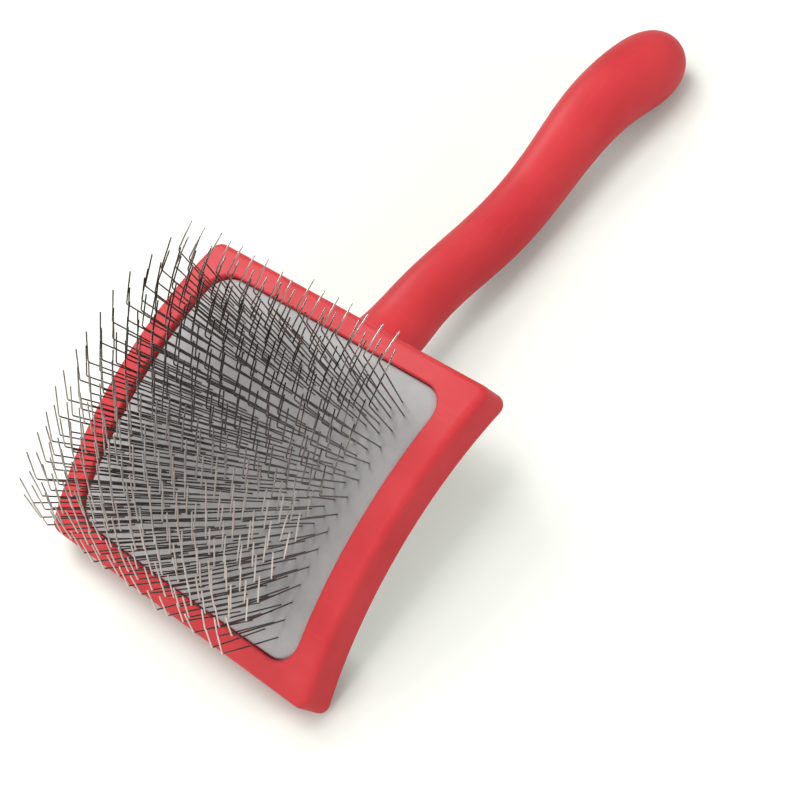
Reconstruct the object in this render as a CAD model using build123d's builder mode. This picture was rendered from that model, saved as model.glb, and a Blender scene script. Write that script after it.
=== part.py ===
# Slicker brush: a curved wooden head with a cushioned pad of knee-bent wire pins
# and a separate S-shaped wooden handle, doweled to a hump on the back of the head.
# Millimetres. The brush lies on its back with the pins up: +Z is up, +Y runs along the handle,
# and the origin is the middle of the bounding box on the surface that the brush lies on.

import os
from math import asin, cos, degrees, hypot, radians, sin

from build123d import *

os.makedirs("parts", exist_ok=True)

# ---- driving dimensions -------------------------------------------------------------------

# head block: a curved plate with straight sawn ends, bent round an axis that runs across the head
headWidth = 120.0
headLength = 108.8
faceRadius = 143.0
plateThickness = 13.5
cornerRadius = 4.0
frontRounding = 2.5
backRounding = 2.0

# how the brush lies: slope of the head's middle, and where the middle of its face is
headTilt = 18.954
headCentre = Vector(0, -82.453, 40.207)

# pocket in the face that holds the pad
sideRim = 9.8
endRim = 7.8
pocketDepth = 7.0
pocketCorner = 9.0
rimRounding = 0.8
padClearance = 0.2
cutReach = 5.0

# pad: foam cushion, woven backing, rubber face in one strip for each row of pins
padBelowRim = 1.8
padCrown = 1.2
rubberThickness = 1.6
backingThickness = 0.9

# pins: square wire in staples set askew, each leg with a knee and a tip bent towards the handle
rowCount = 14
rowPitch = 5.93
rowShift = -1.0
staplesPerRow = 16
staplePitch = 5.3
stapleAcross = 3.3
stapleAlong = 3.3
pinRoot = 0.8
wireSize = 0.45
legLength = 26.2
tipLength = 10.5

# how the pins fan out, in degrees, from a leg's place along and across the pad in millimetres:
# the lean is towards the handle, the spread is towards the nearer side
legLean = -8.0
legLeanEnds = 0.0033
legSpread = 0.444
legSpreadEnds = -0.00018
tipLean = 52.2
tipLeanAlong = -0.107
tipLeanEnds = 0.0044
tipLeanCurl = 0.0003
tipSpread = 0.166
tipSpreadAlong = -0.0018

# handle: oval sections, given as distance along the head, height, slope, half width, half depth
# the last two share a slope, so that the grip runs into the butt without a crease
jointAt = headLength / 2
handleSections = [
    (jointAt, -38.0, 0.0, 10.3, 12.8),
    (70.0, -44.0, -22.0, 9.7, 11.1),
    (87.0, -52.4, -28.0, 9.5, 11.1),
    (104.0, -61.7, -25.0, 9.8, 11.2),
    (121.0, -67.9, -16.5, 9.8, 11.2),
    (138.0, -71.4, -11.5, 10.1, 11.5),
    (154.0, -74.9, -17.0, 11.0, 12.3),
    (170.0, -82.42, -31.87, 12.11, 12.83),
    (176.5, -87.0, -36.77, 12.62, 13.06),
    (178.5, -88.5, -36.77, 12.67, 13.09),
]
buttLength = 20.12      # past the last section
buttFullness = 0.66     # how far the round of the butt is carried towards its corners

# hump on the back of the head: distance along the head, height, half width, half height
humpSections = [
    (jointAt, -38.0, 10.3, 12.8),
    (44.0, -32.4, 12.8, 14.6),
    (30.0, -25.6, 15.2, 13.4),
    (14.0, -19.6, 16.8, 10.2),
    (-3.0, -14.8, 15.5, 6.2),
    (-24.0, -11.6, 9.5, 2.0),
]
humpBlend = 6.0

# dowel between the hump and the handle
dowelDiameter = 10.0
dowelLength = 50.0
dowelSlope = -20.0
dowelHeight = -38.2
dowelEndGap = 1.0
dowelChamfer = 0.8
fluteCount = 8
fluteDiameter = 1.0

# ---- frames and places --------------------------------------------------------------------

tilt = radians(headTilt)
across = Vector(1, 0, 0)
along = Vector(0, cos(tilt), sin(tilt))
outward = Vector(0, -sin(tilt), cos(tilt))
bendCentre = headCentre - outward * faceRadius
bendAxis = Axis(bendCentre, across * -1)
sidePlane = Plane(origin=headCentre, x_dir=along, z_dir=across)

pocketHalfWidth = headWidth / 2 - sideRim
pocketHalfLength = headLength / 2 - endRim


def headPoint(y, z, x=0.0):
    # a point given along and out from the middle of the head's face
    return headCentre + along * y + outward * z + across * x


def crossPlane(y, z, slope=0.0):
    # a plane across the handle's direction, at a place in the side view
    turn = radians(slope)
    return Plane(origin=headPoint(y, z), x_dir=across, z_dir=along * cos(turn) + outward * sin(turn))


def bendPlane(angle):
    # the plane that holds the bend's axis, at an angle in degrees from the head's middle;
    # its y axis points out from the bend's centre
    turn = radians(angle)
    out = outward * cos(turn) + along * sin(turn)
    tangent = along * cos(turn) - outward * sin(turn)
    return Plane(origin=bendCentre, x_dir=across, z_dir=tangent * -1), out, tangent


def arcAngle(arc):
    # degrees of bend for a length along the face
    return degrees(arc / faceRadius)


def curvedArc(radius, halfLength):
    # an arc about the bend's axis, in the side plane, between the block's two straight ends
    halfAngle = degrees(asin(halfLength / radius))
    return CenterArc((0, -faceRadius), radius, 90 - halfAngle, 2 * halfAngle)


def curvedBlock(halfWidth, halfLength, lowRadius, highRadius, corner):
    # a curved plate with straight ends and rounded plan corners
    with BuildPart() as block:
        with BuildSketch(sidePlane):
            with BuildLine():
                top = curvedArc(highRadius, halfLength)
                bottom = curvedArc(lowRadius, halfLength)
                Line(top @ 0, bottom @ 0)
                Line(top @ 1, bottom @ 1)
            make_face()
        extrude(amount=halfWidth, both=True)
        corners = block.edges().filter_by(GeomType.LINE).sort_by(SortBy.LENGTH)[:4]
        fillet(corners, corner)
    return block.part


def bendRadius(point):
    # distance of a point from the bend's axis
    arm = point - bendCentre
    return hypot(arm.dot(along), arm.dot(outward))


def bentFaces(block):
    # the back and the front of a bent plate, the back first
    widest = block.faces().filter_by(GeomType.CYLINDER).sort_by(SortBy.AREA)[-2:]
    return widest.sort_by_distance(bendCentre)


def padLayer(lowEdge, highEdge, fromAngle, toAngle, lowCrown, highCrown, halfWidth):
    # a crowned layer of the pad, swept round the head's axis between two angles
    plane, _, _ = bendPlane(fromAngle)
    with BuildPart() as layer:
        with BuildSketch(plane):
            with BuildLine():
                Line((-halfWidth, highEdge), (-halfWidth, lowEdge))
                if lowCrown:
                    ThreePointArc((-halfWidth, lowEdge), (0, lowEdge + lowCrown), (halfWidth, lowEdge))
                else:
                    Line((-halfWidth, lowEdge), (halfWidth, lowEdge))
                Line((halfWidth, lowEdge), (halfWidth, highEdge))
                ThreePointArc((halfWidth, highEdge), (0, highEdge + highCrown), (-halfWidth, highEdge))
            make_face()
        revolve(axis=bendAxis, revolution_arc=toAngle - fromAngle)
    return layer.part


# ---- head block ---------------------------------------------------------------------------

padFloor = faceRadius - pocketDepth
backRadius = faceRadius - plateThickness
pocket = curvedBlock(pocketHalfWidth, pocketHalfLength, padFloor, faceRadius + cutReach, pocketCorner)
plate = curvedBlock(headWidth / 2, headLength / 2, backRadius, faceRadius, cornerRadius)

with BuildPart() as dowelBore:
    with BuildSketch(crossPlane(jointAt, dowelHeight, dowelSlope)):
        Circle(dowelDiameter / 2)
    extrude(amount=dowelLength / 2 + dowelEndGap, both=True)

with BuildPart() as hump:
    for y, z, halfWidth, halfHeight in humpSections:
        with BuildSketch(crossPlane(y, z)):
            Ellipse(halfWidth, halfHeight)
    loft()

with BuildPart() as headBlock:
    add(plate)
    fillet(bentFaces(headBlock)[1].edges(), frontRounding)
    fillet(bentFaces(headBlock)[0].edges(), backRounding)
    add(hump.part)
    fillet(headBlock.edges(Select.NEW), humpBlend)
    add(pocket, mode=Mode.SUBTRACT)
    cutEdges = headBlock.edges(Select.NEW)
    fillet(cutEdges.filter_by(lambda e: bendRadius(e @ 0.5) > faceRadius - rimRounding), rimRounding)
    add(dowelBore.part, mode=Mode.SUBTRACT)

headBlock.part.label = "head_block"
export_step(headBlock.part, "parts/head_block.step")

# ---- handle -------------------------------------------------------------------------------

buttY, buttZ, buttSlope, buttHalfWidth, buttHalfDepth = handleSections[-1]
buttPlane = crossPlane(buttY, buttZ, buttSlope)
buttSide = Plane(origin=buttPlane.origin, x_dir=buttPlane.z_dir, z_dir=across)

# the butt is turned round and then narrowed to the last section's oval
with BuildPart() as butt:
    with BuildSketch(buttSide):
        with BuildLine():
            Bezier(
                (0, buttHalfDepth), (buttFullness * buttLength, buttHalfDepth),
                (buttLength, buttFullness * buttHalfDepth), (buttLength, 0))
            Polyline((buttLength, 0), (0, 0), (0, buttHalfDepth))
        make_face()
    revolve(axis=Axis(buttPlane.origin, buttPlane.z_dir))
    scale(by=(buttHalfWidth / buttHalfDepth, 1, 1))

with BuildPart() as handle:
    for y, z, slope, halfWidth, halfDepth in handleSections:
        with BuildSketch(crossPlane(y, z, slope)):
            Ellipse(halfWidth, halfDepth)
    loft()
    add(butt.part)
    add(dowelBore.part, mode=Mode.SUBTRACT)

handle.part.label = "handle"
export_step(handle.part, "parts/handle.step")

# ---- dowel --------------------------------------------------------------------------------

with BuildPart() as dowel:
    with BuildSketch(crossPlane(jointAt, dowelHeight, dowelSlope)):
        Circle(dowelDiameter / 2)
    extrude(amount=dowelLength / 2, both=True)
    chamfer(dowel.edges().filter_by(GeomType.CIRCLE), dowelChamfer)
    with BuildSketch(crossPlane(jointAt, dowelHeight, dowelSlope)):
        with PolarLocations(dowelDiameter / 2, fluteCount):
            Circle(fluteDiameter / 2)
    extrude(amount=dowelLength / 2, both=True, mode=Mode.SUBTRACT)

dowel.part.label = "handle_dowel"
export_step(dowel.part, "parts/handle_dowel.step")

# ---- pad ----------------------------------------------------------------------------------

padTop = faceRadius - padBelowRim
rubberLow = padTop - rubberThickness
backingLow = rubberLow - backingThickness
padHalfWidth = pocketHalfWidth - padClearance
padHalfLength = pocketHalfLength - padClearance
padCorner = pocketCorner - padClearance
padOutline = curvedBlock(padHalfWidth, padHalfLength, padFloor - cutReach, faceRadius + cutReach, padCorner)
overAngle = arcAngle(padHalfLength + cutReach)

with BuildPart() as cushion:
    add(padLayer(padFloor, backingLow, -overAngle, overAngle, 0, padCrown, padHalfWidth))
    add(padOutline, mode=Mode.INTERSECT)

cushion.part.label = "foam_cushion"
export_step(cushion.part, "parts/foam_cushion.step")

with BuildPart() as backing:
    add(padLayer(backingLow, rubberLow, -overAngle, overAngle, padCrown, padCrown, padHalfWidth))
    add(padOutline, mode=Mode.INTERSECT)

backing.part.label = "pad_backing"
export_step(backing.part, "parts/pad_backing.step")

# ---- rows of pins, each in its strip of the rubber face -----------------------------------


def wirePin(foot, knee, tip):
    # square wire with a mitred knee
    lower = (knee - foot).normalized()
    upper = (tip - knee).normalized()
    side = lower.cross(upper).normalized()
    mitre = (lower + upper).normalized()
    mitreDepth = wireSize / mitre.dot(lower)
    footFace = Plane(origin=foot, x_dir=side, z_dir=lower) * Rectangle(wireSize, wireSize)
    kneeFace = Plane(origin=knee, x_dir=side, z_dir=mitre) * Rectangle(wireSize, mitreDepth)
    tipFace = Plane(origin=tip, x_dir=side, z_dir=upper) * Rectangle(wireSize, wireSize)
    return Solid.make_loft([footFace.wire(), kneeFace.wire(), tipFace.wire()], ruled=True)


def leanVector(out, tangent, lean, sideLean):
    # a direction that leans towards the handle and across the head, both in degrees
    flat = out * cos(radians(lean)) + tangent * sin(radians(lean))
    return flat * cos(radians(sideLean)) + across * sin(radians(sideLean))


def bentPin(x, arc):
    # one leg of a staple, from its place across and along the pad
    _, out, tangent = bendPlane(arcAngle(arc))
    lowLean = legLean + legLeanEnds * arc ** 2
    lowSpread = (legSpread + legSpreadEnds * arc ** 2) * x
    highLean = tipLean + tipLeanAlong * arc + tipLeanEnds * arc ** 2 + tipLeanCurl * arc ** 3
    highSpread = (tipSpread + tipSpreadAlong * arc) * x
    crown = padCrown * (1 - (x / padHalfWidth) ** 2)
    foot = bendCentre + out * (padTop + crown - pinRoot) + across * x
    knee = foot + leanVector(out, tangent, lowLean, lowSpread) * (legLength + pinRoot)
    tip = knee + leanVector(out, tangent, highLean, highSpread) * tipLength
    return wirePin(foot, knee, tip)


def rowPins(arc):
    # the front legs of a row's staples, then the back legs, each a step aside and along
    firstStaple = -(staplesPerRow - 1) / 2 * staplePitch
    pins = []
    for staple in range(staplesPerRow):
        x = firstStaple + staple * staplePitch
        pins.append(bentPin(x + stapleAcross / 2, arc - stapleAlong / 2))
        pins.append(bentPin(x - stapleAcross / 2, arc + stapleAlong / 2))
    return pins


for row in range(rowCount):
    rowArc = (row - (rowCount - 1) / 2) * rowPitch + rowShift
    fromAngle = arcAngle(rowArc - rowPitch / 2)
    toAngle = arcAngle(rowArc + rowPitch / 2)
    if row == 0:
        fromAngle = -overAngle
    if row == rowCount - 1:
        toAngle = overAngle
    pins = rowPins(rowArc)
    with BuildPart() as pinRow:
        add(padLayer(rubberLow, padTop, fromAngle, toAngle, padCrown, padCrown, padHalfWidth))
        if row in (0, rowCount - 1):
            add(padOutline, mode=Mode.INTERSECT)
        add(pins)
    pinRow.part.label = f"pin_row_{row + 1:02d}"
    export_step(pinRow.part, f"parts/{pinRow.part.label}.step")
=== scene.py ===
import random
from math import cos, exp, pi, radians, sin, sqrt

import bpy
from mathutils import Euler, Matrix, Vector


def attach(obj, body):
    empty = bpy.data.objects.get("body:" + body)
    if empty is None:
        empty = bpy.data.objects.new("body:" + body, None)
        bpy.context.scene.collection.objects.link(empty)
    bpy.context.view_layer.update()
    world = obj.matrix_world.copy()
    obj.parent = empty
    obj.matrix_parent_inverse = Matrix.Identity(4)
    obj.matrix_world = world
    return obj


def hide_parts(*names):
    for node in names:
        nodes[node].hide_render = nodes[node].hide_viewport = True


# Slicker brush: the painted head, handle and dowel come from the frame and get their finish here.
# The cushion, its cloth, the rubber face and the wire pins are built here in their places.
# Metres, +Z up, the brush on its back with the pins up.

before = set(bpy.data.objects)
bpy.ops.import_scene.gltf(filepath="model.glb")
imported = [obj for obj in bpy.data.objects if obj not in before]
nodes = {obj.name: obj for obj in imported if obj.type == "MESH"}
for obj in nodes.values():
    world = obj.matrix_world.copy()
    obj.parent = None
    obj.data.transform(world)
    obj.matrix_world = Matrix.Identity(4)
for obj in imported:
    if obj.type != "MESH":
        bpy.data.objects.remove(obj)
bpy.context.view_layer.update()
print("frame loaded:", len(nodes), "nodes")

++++

- Instructions for the task -
Restate the final lines of the listing above word for word, beginning at the line that contains "pins = rowPins(rowArc)".

- Final result -
    pins = rowPins(rowArc)
    with BuildPart() as pinRow:
        add(padLayer(rubberLow, padTop, fromAngle, toAngle, padCrown, padCrown, padHalfWidth))
        if row in (0, rowCount - 1):
            add(padOutline, mode=Mode.INTERSECT)
        add(pins)
    pinRow.part.label = f"pin_row_{row + 1:02d}"
    export_step(pinRow.part, f"parts/{pinRow.part.label}.step")
=== scene.py ===
import random
from math import cos, exp, pi, radians, sin, sqrt

import bpy
from mathutils import Euler, Matrix, Vector


def attach(obj, body):
    empty = bpy.data.objects.get("body:" + body)
    if empty is None:
        empty = bpy.data.objects.new("body:" + body, None)
        bpy.context.scene.collection.objects.link(empty)
    bpy.context.view_layer.update()
    world = obj.matrix_world.copy()
    obj.parent = empty
    obj.matrix_parent_inverse = Matrix.Identity(4)
    obj.matrix_world = world
    return obj


def hide_parts(*names):
    for node in names:
        nodes[node].hide_render = nodes[node].hide_viewport = True


# Slicker brush: the painted head, handle and dowel come from the frame and get their finish here.
# The cushion, its cloth, the rubber face and the wire pins are built here in their places.
# Metres, +Z up, the brush on its back with the pins up.

before = set(bpy.data.objects)
bpy.ops.import_scene.gltf(filepath="model.glb")
imported = [obj for obj in bpy.data.objects if obj not in before]
nodes = {obj.name: obj for obj in imported if obj.type == "MESH"}
for obj in nodes.values():
    world = obj.matrix_world.copy()
    obj.parent = None
    obj.data.transform(world)
    obj.matrix_world = Matrix.Identity(4)
for obj in imported:
    if obj.type != "MESH":
        bpy.data.objects.remove(obj)
bpy.context.view_layer.update()
print("frame loaded:", len(nodes), "nodes")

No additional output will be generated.